Exercise aim: Report how many lines below contain the word "lifts". Give only the number.

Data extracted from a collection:
** START **

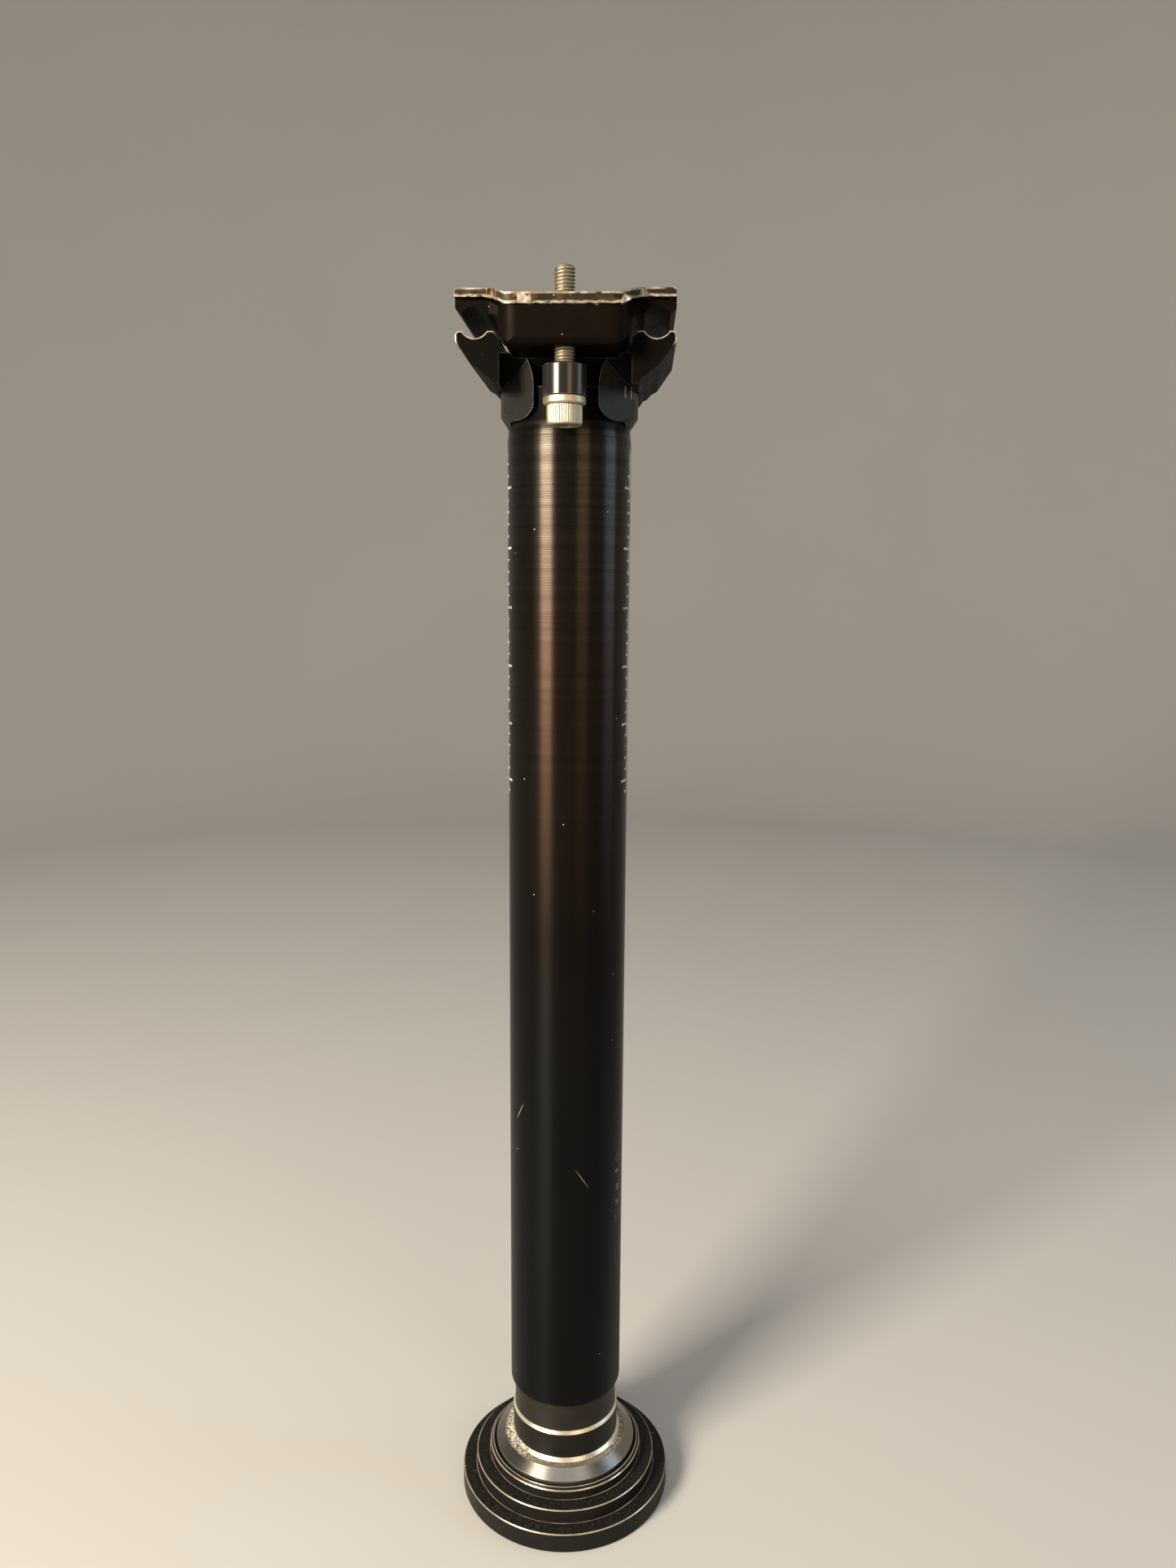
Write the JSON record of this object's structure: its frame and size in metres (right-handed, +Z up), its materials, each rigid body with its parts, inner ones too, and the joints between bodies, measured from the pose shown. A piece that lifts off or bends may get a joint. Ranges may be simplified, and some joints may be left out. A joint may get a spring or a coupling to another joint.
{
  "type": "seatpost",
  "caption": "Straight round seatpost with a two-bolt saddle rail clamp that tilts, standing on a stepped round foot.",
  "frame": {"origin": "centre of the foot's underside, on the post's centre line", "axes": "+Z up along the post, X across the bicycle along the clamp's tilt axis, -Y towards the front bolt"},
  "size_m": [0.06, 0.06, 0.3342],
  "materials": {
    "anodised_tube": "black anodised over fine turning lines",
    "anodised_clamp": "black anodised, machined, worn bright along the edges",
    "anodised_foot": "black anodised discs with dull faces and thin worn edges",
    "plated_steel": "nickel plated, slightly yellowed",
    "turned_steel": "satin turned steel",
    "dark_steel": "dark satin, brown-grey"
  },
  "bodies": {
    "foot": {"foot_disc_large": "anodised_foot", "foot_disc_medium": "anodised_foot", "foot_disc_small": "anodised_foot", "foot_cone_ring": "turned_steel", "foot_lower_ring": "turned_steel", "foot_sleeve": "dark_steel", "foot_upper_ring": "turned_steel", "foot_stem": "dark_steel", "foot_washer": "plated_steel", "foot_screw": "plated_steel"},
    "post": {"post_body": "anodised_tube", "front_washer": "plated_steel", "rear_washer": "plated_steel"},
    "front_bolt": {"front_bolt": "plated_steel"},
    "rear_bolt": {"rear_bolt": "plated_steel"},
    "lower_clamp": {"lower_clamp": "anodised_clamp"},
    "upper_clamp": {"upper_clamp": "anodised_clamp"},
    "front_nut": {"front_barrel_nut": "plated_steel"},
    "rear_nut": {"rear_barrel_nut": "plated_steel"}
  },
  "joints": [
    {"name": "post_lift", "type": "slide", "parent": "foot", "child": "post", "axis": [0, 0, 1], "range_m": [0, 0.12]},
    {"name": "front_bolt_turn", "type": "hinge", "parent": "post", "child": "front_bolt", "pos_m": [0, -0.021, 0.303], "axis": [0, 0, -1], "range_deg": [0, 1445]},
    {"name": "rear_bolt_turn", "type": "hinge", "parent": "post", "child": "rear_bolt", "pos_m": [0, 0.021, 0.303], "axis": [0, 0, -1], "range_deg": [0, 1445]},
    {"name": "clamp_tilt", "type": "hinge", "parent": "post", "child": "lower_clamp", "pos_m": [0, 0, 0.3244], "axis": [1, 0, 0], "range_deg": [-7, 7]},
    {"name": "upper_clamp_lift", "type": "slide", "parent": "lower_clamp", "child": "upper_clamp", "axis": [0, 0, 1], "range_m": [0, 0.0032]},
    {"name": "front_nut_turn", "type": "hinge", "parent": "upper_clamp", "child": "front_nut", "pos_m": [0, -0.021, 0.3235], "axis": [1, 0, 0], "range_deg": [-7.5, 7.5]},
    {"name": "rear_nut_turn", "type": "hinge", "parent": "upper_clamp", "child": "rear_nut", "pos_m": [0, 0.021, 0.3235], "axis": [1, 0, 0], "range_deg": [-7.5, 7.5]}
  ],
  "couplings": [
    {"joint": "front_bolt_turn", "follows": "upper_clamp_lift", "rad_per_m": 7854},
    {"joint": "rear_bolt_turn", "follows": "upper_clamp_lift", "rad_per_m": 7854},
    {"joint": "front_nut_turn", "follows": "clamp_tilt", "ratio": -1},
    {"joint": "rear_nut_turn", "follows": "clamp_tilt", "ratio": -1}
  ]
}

** END **
** START **

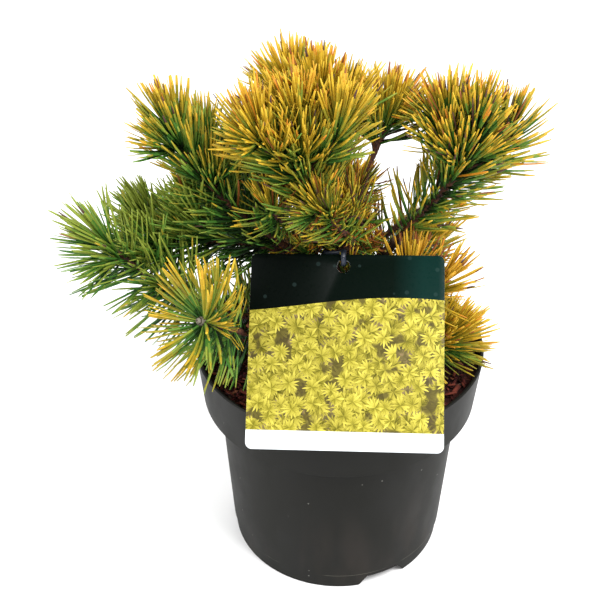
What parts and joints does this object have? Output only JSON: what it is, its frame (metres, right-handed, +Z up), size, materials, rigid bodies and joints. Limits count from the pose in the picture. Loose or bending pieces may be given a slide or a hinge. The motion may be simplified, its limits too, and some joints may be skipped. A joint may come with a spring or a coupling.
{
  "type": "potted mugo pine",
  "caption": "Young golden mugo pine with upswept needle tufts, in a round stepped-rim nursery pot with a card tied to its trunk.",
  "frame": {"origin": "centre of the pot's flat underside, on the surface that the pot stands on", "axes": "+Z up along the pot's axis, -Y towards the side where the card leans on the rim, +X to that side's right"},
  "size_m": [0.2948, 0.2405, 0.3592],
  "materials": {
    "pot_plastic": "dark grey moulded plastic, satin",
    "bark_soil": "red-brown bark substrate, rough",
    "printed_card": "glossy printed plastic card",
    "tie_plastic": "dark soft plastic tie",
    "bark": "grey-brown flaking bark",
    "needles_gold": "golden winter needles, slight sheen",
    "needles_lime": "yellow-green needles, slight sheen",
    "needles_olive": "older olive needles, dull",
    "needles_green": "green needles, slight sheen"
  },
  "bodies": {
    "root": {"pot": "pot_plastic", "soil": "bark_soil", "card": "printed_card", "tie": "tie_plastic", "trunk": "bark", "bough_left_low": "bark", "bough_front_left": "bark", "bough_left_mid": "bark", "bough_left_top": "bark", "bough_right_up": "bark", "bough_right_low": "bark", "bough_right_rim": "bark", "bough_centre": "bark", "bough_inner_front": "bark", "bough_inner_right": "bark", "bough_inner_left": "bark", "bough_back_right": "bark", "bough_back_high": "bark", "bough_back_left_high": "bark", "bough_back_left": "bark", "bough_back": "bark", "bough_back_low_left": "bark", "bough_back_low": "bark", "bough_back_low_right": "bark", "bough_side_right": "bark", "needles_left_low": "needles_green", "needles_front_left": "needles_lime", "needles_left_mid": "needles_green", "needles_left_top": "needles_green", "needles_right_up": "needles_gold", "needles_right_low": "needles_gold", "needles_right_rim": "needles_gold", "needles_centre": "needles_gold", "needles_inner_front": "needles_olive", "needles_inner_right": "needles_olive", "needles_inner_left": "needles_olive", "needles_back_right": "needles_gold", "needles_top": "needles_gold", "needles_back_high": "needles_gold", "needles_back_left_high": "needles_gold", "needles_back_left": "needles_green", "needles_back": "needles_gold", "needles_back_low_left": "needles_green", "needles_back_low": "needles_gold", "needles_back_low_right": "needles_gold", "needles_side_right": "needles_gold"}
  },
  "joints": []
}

** END **
** START **

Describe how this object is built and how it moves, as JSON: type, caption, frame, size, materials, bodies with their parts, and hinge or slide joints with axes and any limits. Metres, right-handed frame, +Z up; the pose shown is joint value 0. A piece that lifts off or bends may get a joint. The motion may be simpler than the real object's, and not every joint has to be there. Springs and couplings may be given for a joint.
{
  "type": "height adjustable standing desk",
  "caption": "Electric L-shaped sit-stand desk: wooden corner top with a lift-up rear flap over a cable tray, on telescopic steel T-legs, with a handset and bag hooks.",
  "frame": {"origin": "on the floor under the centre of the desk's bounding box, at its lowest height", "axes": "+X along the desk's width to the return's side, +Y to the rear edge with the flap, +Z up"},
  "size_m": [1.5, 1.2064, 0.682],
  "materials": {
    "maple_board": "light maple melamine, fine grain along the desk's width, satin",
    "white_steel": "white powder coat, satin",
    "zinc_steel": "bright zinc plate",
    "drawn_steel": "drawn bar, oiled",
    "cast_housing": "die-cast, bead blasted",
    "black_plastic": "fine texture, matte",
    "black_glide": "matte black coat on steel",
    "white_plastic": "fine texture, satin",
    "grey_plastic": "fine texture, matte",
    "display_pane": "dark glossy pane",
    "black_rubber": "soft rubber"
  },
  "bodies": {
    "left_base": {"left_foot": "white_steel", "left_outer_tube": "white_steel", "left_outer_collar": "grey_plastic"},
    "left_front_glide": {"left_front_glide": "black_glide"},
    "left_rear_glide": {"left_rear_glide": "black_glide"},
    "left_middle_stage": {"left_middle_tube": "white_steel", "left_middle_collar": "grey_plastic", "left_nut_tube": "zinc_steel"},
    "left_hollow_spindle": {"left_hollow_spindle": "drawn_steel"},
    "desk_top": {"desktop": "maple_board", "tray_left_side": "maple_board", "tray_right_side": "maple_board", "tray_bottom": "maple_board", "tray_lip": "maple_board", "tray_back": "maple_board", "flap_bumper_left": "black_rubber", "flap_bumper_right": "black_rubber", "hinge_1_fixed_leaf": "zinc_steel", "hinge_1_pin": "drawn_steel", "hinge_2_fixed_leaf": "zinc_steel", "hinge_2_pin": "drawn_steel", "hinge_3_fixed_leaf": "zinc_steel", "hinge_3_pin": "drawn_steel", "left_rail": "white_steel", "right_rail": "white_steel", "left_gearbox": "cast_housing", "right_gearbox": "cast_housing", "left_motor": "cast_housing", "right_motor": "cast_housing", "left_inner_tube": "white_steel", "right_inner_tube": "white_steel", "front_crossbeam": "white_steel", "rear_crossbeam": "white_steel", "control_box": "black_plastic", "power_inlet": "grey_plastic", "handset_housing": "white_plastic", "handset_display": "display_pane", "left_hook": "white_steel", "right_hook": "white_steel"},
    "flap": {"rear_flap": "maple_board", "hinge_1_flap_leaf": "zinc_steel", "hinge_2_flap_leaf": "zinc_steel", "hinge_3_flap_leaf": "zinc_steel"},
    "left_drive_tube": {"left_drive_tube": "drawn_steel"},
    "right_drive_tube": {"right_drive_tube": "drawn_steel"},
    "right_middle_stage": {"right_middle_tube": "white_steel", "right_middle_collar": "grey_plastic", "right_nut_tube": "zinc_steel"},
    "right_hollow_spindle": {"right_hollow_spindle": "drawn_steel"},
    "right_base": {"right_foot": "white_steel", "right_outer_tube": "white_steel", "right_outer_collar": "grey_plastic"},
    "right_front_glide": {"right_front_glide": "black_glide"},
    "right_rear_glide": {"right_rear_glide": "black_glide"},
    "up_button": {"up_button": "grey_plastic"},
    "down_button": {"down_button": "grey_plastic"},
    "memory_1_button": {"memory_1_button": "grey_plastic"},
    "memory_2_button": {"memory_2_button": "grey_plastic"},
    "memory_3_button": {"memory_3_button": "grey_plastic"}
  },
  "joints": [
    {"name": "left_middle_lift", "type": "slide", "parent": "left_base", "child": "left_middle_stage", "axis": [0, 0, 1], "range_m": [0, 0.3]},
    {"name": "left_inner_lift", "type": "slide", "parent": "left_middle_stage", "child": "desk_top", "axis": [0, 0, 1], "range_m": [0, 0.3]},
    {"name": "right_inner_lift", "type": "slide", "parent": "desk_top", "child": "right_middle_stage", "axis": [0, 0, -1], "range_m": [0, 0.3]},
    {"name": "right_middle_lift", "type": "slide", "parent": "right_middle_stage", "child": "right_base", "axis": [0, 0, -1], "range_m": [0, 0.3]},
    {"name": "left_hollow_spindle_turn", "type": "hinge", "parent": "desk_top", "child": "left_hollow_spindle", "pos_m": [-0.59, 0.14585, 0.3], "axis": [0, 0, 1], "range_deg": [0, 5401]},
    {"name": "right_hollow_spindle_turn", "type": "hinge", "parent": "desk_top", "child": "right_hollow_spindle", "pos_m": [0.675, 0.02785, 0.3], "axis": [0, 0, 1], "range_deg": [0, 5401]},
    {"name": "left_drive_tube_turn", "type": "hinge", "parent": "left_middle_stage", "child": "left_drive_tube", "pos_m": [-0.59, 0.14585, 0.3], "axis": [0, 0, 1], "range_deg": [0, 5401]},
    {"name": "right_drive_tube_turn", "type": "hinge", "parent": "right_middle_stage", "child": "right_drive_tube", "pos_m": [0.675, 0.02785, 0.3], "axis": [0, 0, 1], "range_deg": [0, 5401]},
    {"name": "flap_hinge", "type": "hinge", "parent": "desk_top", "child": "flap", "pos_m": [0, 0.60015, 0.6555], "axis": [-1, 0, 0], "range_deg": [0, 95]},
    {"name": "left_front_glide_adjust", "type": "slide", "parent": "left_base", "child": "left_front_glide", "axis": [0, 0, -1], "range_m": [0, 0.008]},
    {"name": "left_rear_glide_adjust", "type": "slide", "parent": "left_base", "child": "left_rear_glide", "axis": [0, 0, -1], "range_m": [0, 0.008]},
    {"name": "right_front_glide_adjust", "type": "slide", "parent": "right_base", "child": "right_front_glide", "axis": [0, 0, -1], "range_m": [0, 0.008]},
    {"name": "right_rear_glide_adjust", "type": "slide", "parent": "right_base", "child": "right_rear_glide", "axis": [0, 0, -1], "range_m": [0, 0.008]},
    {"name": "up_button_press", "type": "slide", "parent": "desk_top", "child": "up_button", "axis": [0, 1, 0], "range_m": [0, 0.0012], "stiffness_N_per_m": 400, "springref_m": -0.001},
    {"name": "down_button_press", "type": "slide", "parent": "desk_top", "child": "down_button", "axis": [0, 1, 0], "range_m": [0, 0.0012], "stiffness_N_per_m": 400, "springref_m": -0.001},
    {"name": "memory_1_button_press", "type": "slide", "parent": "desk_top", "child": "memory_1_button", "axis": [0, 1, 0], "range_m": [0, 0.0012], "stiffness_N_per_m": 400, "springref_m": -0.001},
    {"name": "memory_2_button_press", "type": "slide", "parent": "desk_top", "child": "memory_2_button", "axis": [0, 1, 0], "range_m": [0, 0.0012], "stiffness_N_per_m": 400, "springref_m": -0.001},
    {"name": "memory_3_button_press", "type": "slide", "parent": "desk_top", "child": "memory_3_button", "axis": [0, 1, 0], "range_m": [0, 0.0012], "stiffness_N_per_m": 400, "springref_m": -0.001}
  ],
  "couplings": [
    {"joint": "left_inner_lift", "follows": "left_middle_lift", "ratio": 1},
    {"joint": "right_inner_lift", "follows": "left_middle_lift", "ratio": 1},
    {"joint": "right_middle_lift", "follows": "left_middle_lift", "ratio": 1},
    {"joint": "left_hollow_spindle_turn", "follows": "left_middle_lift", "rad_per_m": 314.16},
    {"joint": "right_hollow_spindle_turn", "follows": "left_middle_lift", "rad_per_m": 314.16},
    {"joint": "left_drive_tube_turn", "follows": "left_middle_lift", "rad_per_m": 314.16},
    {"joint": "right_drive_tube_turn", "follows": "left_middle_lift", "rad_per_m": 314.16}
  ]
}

** END **

Exercise response: 2